The subsequent recession years exposed the drawbacks. Contractors in need of work did not price for risks, and contracts failed or had to be renegotiated mid-build. Even in favourable economic conditions, assumptions can often be wrong, meaning money paid for costs that never arise. Despite these downsides, the Land Development Agency too favours fixed price contracts with its CEO saying: “We look for fixed prices. There is a cost to that because it is on the contractor if something goes wrong. Essentially, it is their problem.”
Currently, another public sector strategy is to side-step procurement rules by buying or leasing new-build properties. In this scenario, the buyer often has no control over design, specification, quality, and even speed of delivery.
While this may seem expedient, it means substantial amounts of public money are being spent without competition or transparency – both of which are essential to ensure an open market, fair pricing, and financial oversight.
At EU level, this loophole has come under scrutiny and this will likely happen again. Additionally, this means purchase prices include high-cost private finance at a time when the housing budget is underspent. Finance costs could be avoided entirely with regular contracts and monthly stage payments.
Similarly, recent delays to the O’Devaney Gardens housing development were due to a requirement for the developer to provide finance. This project eventually went on site in December 2023, seven years after it was first tendered – and four years after the contract was awarded – during which time market prices had increased by 51 per cent.

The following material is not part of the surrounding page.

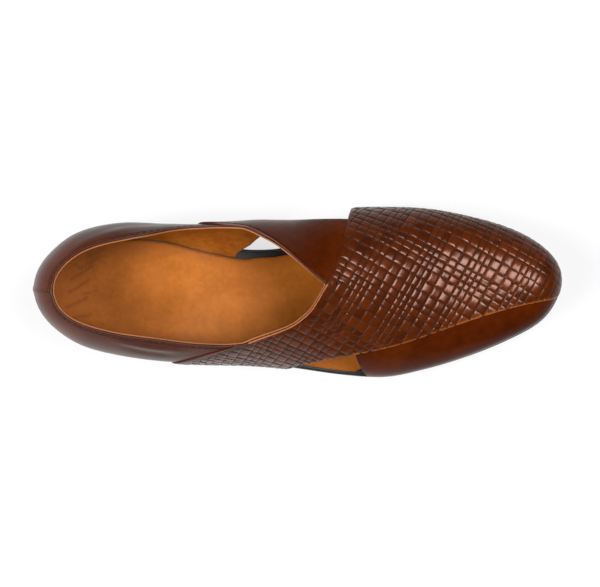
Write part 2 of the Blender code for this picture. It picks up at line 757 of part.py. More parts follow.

Delay costs money. This could have been avoided entirely with a regular building contract, for which the EU sets a minimum timescale of just 35 days, with an additional 14-day standstill before a contract is signed.
Other outsourcing difficulties were highlighted after the 2018 collapse of Carillion – a large UK contractor – that halted the construction of five schools in Ireland, with one contractor losing €8 million. Poor financial and project management were out of reach.
When the company collapsed, it spread a contagion through the construction sector, that the Irish and UK governments had to resolve at considerable cost. All of the new schools had been bundled into one contract.
Clearly there is a balance to be struck for administrative efficiency, but this practice is not recommended. It limits competition and excludes many SMEs.
Housing projects can readily be designed as smaller phases and contracts to spread the risk, return more competitive prices, and give opportunities to new contractors to grow the sector. With so much public money being invested in housing, there is now a strategic opportunity for reform that speeds up delivery, drives efficiencies, and grows the construction sector through new opportunities.